Each line from the one containing "Recreate this object" through the one containing "RIGHT_END_RISE = 0.0014" is to be retyped exactly, both end lines included, and all other lines left out.

§ **Dataset content**

—————

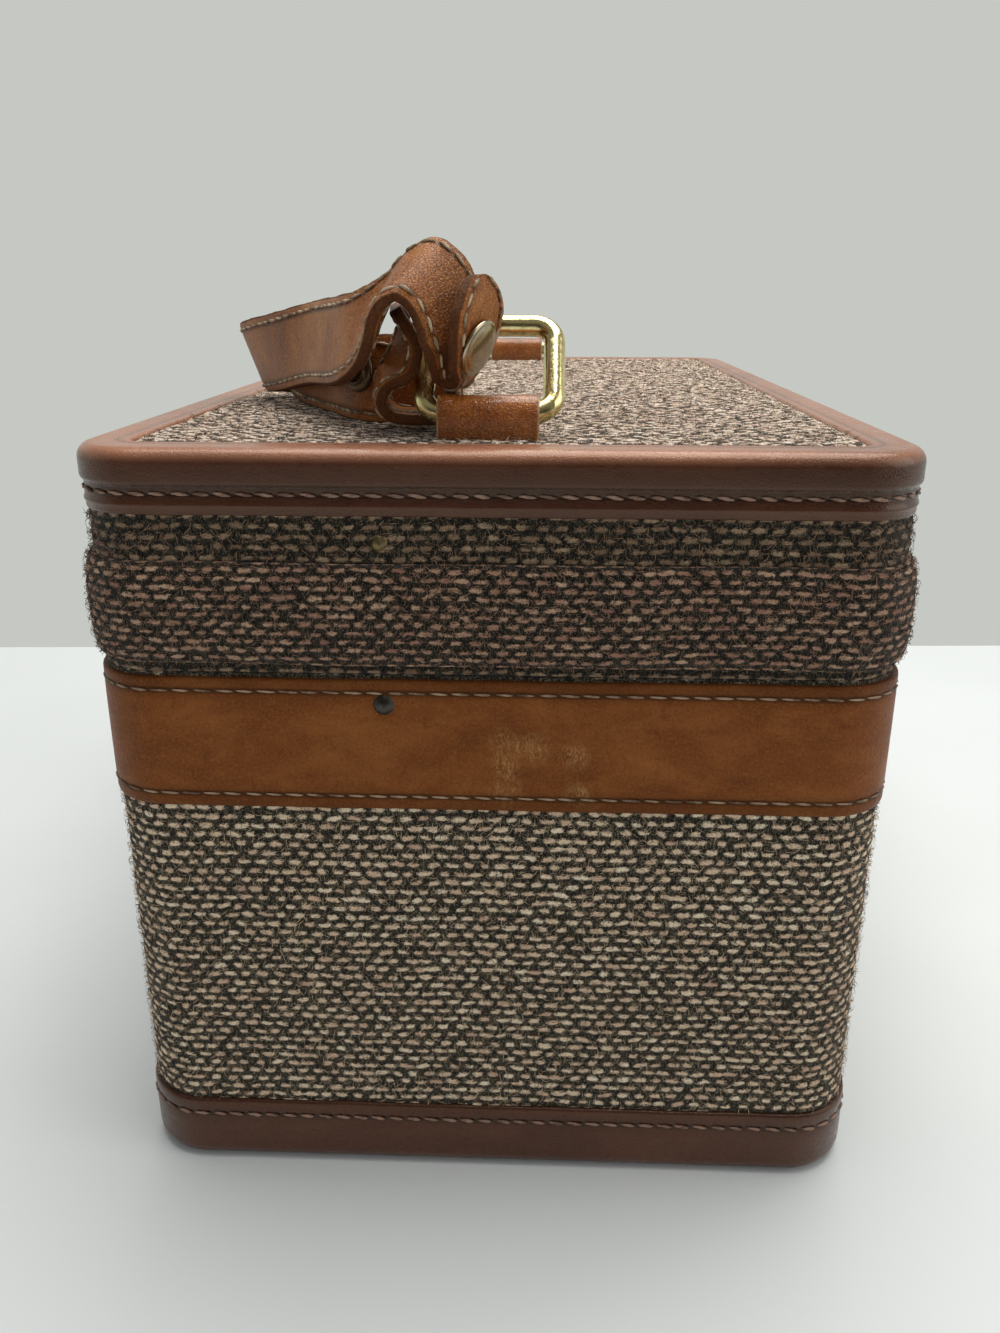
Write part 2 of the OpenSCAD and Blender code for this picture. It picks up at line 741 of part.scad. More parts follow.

—————

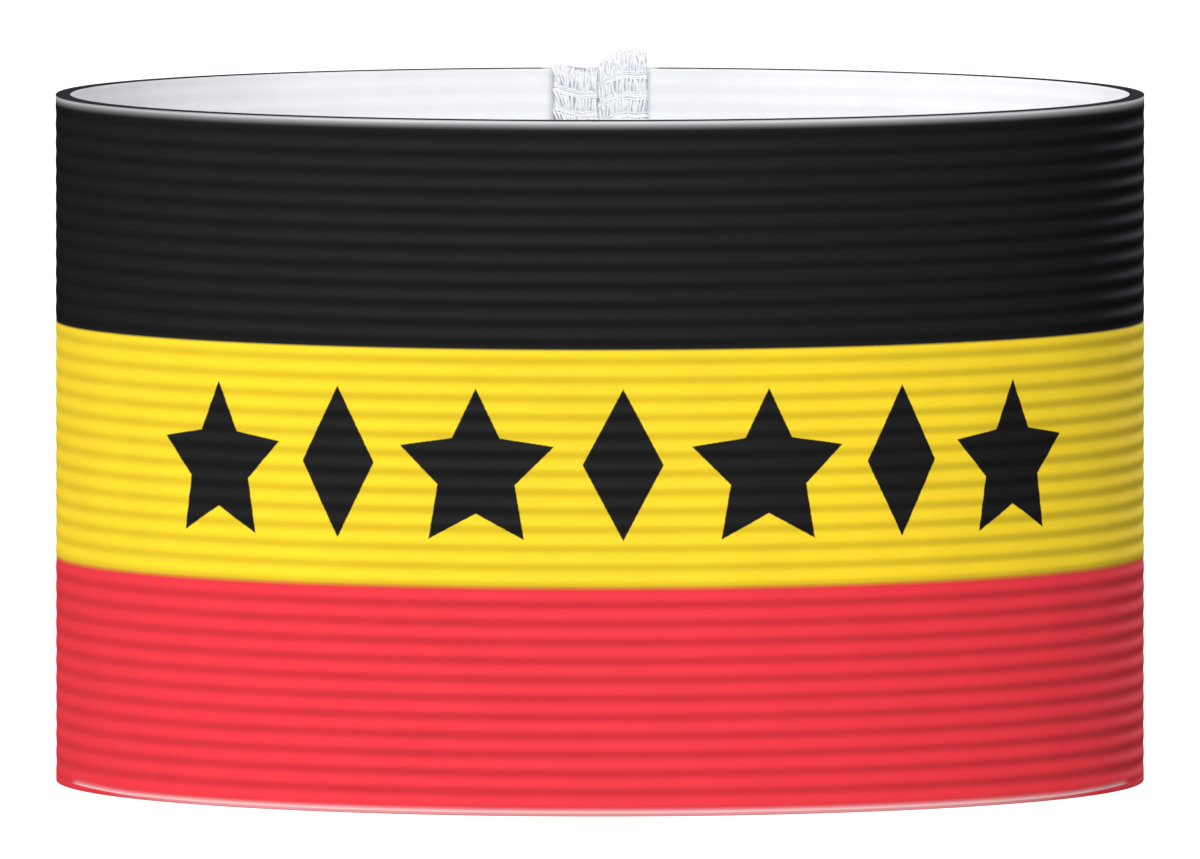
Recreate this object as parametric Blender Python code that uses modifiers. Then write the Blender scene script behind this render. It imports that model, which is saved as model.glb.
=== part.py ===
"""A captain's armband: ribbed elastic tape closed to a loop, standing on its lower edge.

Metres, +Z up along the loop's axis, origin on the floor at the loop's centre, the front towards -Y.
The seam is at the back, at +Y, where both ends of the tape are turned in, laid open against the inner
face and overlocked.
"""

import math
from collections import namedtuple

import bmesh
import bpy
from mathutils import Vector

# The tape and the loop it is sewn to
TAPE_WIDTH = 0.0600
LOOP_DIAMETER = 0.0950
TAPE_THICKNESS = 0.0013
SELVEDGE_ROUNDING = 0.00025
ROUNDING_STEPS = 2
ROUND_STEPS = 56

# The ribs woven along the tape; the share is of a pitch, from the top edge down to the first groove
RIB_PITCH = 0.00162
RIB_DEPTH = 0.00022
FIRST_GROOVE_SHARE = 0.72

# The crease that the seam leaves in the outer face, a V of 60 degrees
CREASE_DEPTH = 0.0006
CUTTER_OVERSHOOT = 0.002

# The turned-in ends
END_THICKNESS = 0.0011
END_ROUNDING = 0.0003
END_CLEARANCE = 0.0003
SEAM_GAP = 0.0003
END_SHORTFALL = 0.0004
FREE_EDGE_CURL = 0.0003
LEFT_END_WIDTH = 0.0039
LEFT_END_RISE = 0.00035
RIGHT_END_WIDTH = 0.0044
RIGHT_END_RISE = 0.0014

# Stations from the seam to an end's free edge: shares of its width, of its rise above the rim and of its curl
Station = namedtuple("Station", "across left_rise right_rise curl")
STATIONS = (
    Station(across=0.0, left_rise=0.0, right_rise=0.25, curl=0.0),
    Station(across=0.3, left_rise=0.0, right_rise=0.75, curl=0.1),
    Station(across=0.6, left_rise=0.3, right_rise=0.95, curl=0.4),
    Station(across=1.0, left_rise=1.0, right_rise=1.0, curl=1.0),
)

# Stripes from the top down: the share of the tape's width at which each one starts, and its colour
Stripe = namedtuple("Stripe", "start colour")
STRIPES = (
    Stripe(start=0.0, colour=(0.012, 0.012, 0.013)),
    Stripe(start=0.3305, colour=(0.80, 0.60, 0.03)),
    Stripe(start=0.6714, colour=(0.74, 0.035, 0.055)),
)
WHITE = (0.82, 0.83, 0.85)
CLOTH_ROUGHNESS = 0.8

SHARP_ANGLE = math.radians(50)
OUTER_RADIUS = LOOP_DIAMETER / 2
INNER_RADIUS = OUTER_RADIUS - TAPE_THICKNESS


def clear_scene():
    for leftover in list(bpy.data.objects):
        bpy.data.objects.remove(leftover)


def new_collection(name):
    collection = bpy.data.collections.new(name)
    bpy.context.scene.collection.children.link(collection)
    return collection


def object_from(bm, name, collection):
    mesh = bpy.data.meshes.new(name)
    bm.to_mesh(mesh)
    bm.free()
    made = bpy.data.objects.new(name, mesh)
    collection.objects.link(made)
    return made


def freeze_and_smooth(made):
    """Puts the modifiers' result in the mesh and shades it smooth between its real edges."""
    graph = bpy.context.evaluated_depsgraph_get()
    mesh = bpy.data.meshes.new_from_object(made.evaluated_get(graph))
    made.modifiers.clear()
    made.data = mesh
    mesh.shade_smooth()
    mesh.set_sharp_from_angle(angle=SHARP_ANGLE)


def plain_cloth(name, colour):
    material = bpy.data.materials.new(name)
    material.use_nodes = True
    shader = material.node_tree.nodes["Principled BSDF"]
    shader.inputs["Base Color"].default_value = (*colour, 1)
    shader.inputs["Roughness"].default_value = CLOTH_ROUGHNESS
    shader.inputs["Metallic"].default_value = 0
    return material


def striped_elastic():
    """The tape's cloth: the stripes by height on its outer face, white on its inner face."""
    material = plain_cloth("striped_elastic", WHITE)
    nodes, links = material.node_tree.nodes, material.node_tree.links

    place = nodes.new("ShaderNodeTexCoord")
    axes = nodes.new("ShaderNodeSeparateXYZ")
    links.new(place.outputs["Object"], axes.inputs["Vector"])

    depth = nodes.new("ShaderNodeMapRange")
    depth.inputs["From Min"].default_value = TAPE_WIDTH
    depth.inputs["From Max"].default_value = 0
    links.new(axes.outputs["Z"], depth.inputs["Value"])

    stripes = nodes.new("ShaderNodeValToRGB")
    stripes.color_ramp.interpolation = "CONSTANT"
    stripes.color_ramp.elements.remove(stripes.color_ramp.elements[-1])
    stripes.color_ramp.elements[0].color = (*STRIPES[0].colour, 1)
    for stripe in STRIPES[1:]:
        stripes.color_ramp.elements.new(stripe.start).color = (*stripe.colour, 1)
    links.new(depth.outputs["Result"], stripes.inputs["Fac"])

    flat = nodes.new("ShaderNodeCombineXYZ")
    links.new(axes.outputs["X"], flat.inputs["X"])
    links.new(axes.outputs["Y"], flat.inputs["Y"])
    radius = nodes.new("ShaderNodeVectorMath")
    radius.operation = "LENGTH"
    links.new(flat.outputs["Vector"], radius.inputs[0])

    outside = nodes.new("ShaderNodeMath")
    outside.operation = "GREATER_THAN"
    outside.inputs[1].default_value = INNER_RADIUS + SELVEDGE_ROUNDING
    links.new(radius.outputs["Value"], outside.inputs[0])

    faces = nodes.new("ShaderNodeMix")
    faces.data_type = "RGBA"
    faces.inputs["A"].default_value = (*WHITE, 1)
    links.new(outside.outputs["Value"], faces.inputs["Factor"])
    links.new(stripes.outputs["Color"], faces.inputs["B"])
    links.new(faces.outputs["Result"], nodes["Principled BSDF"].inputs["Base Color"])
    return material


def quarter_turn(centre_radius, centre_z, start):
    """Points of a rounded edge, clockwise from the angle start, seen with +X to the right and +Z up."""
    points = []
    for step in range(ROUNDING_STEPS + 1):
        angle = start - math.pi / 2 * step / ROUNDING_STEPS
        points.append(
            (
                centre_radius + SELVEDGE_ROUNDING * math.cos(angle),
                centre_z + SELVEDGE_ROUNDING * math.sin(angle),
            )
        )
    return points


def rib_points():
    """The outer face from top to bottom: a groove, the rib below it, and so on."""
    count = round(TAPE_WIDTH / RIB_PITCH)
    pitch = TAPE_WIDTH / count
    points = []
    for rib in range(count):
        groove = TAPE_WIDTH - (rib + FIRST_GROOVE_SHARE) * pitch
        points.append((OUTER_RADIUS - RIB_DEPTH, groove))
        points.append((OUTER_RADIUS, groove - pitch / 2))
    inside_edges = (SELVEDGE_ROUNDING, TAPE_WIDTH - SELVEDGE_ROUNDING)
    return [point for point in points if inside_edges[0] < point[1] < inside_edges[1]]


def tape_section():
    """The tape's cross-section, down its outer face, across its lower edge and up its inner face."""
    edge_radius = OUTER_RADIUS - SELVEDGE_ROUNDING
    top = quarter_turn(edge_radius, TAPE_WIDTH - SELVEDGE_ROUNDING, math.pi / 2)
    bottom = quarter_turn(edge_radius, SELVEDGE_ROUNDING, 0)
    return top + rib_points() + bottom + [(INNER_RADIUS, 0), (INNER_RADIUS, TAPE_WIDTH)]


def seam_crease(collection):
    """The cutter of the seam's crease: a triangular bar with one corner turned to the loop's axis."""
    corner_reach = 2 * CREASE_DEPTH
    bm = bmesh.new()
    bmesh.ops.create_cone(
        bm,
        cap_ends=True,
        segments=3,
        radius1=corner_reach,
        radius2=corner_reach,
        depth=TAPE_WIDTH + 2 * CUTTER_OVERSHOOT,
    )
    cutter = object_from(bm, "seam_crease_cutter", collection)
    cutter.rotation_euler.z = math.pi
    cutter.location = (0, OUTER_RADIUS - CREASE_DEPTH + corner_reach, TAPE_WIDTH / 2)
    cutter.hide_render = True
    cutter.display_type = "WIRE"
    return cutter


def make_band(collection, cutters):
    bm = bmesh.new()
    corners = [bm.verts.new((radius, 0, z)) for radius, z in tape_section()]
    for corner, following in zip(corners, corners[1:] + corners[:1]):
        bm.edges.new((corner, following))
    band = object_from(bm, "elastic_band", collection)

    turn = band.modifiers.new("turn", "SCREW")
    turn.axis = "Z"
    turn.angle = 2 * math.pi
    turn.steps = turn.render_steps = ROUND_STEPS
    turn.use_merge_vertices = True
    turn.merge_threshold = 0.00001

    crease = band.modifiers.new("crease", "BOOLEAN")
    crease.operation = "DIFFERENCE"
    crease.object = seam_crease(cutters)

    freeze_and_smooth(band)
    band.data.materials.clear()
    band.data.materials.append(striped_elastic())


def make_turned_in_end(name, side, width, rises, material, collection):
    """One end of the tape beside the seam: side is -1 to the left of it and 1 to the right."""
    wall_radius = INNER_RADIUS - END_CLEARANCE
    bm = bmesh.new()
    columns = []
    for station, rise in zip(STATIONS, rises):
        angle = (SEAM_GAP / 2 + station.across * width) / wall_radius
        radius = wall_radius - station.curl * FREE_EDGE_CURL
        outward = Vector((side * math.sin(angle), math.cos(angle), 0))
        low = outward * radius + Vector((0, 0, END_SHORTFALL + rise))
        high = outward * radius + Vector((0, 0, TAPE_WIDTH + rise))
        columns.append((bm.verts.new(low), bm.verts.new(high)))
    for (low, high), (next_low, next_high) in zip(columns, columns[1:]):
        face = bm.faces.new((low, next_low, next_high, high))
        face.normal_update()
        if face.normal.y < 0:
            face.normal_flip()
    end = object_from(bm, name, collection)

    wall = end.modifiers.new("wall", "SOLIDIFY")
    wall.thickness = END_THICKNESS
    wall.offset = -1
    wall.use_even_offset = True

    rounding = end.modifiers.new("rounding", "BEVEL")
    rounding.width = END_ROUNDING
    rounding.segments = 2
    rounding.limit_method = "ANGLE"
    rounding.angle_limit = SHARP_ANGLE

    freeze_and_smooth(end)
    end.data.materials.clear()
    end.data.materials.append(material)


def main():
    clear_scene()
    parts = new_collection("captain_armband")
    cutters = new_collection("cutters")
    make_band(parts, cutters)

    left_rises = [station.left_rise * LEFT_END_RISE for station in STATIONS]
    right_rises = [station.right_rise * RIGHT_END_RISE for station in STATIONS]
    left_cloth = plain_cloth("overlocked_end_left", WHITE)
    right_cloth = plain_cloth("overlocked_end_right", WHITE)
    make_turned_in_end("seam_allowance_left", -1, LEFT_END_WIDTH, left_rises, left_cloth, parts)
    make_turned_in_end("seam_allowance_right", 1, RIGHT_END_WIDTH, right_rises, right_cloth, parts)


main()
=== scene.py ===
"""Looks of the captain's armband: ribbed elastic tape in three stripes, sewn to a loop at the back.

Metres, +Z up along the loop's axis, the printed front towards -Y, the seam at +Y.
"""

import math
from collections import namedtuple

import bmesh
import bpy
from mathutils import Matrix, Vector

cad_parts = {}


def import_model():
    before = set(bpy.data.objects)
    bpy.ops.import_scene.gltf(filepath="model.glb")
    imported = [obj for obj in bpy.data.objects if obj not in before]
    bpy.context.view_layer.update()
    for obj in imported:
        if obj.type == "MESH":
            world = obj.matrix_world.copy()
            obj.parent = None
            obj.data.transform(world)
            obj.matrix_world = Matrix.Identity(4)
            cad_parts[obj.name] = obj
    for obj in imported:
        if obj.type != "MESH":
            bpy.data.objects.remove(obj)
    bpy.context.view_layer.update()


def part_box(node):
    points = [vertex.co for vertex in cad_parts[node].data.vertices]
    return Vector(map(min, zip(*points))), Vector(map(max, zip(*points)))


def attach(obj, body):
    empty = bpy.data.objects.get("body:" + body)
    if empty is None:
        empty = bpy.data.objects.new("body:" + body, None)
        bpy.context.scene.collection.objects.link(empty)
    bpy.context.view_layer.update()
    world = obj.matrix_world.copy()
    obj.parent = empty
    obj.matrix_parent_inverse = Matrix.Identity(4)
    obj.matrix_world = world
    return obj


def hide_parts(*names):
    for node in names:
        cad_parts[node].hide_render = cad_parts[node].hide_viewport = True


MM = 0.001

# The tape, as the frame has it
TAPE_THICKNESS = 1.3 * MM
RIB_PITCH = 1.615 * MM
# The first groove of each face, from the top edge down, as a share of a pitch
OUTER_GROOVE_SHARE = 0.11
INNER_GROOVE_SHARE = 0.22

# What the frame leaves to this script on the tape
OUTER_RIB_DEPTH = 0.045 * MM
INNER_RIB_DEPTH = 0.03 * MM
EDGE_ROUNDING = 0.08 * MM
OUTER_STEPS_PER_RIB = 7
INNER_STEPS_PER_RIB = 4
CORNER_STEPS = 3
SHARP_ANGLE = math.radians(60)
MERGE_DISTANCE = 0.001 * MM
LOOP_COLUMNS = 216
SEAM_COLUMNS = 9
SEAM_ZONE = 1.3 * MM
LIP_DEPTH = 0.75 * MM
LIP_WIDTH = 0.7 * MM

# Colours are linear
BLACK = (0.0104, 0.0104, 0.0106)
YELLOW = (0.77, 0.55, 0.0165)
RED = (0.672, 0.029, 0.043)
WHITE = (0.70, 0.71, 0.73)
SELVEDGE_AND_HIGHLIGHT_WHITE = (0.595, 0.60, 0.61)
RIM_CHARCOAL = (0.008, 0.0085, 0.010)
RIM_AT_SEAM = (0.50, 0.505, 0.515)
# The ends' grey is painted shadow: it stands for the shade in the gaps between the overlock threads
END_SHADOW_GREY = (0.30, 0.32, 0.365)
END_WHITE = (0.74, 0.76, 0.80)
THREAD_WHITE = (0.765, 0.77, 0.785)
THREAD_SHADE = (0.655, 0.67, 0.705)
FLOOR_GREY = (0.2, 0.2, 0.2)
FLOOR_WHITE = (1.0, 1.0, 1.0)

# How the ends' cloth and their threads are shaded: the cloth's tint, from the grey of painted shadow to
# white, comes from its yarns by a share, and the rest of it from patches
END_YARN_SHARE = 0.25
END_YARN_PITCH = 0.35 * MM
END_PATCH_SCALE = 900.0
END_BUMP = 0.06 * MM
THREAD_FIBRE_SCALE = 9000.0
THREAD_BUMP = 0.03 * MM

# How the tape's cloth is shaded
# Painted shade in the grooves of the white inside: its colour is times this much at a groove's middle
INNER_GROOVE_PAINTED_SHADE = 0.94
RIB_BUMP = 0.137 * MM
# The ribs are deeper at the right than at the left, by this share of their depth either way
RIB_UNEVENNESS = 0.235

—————

§ **Answer to the task**
Recreate this object as parametric Blender Python code that uses modifiers. Then write the Blender scene script behind this render. It imports that model, which is saved as model.glb.
=== part.py ===
"""A captain's armband: ribbed elastic tape closed to a loop, standing on its lower edge.

Metres, +Z up along the loop's axis, origin on the floor at the loop's centre, the front towards -Y.
The seam is at the back, at +Y, where both ends of the tape are turned in, laid open against the inner
face and overlocked.
"""

import math
from collections import namedtuple

import bmesh
import bpy
from mathutils import Vector

# The tape and the loop it is sewn to
TAPE_WIDTH = 0.0600
LOOP_DIAMETER = 0.0950
TAPE_THICKNESS = 0.0013
SELVEDGE_ROUNDING = 0.00025
ROUNDING_STEPS = 2
ROUND_STEPS = 56

# The ribs woven along the tape; the share is of a pitch, from the top edge down to the first groove
RIB_PITCH = 0.00162
RIB_DEPTH = 0.00022
FIRST_GROOVE_SHARE = 0.72

# The crease that the seam leaves in the outer face, a V of 60 degrees
CREASE_DEPTH = 0.0006
CUTTER_OVERSHOOT = 0.002

# The turned-in ends
END_THICKNESS = 0.0011
END_ROUNDING = 0.0003
END_CLEARANCE = 0.0003
SEAM_GAP = 0.0003
END_SHORTFALL = 0.0004
FREE_EDGE_CURL = 0.0003
LEFT_END_WIDTH = 0.0039
LEFT_END_RISE = 0.00035
RIGHT_END_WIDTH = 0.0044
RIGHT_END_RISE = 0.0014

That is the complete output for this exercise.